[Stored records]
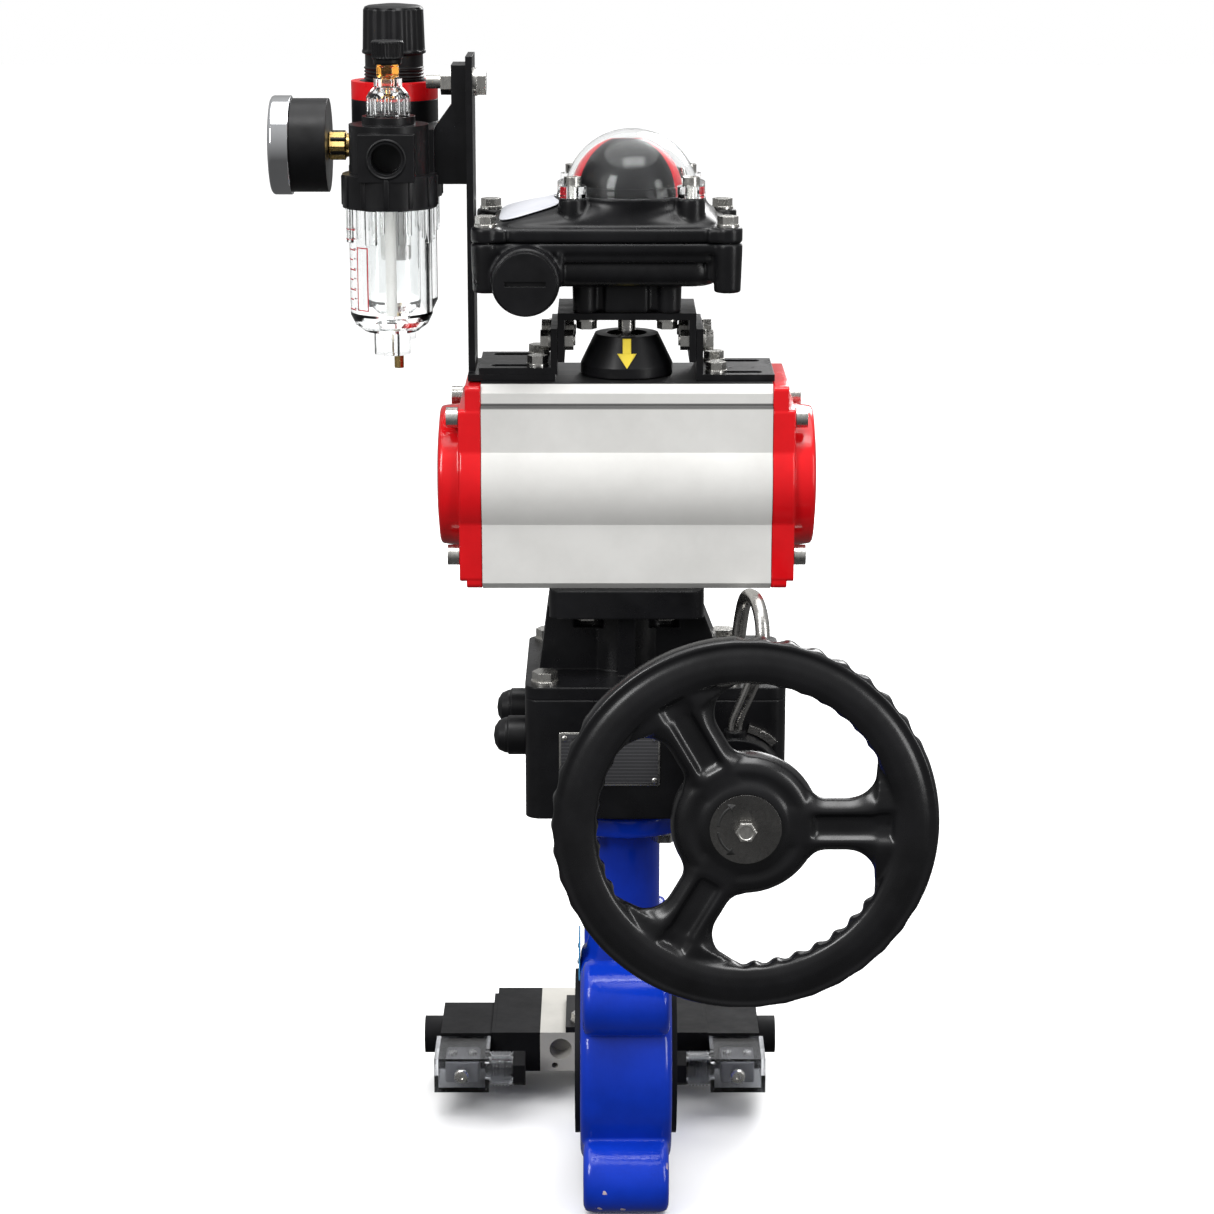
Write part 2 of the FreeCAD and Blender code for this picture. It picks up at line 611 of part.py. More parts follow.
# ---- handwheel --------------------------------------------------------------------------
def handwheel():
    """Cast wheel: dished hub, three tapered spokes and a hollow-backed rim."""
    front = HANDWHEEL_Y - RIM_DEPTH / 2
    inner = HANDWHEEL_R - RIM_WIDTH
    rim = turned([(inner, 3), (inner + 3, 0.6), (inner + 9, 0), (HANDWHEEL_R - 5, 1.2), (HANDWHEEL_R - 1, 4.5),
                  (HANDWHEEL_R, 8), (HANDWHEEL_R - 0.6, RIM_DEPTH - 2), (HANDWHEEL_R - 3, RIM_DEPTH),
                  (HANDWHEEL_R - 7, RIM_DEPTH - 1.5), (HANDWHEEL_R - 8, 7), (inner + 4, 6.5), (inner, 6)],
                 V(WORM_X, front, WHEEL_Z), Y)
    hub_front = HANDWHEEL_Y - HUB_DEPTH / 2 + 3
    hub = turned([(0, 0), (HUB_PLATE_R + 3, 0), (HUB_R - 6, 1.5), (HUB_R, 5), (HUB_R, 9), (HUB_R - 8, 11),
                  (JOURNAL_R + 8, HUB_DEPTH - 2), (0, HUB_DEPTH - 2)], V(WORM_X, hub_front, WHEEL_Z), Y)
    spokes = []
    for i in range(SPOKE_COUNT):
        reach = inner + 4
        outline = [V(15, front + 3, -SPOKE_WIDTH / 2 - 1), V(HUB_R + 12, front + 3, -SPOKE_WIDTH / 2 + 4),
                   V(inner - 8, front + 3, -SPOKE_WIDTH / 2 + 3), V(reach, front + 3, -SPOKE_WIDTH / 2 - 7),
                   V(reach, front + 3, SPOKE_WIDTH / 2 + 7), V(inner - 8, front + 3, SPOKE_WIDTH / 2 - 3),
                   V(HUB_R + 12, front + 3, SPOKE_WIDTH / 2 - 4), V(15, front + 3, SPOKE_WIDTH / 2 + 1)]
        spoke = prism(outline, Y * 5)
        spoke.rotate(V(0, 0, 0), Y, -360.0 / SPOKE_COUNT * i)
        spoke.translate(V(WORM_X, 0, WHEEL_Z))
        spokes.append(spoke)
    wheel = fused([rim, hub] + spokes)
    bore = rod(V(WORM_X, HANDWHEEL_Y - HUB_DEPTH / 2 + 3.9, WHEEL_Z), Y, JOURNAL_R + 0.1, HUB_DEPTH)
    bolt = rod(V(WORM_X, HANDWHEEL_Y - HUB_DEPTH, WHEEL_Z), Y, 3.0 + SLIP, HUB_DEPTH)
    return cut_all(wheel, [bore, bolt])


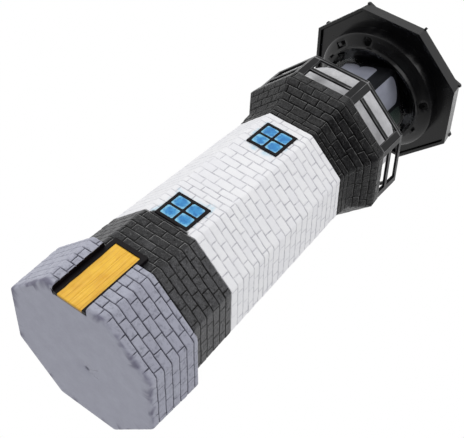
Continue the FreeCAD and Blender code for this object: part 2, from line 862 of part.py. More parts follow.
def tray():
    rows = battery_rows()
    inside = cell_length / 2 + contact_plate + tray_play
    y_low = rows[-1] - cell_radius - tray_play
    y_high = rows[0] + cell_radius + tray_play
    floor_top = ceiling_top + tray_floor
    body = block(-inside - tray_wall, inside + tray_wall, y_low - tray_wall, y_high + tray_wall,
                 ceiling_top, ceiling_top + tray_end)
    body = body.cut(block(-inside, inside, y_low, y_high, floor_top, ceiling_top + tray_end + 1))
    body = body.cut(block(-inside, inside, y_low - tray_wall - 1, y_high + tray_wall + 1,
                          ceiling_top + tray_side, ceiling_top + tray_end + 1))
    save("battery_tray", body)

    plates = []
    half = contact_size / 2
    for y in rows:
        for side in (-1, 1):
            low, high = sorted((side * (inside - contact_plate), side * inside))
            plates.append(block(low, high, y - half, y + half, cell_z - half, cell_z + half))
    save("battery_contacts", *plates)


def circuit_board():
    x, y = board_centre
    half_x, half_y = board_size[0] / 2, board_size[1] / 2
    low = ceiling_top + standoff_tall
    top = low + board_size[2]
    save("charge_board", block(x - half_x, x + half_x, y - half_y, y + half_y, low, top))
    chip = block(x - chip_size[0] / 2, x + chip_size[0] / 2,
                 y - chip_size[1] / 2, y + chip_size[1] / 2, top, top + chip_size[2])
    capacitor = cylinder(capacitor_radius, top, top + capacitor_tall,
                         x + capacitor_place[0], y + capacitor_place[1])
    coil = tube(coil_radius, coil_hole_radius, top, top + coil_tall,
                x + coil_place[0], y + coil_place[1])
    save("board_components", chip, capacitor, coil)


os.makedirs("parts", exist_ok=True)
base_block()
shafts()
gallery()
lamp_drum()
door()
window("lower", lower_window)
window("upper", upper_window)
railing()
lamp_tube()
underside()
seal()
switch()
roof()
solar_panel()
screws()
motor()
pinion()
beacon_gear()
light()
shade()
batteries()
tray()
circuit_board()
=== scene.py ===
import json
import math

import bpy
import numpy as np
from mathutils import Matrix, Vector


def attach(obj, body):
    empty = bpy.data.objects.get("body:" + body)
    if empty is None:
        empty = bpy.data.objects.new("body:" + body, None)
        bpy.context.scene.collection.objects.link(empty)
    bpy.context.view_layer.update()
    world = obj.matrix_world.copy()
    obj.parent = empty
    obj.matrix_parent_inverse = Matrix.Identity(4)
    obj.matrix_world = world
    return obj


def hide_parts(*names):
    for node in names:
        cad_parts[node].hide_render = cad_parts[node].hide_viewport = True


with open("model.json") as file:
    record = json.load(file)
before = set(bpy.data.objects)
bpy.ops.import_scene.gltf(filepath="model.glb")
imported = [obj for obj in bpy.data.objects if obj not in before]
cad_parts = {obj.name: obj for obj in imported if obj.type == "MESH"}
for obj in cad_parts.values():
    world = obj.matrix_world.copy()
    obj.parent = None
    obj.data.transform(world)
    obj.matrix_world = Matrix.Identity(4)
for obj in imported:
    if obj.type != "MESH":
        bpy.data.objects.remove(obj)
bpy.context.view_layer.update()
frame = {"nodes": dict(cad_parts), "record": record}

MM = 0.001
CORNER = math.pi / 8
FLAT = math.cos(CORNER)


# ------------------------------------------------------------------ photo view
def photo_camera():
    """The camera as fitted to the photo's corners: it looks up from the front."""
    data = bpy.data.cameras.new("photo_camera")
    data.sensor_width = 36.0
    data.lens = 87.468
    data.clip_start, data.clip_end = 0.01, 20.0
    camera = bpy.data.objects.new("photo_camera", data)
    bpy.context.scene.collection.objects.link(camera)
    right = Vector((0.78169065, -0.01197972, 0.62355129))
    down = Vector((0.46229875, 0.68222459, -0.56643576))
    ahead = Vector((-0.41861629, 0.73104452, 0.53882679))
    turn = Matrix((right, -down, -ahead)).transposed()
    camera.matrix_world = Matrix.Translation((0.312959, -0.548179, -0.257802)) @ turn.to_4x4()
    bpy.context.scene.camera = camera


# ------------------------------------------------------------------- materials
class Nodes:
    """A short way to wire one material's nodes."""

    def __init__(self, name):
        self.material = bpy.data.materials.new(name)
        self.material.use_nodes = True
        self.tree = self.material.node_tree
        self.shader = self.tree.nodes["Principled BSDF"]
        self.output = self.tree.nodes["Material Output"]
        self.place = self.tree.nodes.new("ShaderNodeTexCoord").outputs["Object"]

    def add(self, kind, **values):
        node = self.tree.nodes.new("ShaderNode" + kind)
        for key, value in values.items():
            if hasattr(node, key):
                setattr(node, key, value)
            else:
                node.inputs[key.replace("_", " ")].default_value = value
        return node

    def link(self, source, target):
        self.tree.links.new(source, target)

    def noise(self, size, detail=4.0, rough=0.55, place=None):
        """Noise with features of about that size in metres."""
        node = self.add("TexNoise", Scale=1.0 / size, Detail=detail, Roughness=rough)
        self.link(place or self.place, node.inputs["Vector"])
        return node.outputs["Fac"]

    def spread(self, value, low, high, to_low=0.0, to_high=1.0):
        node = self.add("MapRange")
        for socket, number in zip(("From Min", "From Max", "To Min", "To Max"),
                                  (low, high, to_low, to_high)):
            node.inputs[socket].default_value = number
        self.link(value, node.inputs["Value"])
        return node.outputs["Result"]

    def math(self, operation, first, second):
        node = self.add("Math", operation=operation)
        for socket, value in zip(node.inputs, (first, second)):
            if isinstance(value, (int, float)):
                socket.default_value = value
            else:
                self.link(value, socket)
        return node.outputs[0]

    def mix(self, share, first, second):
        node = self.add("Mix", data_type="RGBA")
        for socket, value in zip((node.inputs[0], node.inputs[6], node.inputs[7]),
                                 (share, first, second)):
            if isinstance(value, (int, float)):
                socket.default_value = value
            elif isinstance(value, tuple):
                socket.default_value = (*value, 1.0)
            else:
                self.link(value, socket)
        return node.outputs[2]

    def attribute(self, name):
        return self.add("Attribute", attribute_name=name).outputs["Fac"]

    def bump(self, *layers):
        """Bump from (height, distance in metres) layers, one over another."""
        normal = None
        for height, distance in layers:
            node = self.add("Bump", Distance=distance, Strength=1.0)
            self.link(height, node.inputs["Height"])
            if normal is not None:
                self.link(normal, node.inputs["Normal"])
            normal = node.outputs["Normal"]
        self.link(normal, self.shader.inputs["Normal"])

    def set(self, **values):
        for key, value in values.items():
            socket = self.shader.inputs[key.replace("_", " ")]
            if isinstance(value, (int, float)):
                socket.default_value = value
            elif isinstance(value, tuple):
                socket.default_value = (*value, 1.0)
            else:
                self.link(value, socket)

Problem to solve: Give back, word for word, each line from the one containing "chip, capacitor, coil)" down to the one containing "obj.matrix_world = world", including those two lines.

Final result:
    save("board_components", chip, capacitor, coil)


os.makedirs("parts", exist_ok=True)
base_block()
shafts()
gallery()
lamp_drum()
door()
window("lower", lower_window)
window("upper", upper_window)
railing()
lamp_tube()
underside()
seal()
switch()
roof()
solar_panel()
screws()
motor()
pinion()
beacon_gear()
light()
shade()
batteries()
tray()
circuit_board()
=== scene.py ===
import json
import math

import bpy
import numpy as np
from mathutils import Matrix, Vector


def attach(obj, body):
    empty = bpy.data.objects.get("body:" + body)
    if empty is None:
        empty = bpy.data.objects.new("body:" + body, None)
        bpy.context.scene.collection.objects.link(empty)
    bpy.context.view_layer.update()
    world = obj.matrix_world.copy()
    obj.parent = empty
    obj.matrix_parent_inverse = Matrix.Identity(4)
    obj.matrix_world = world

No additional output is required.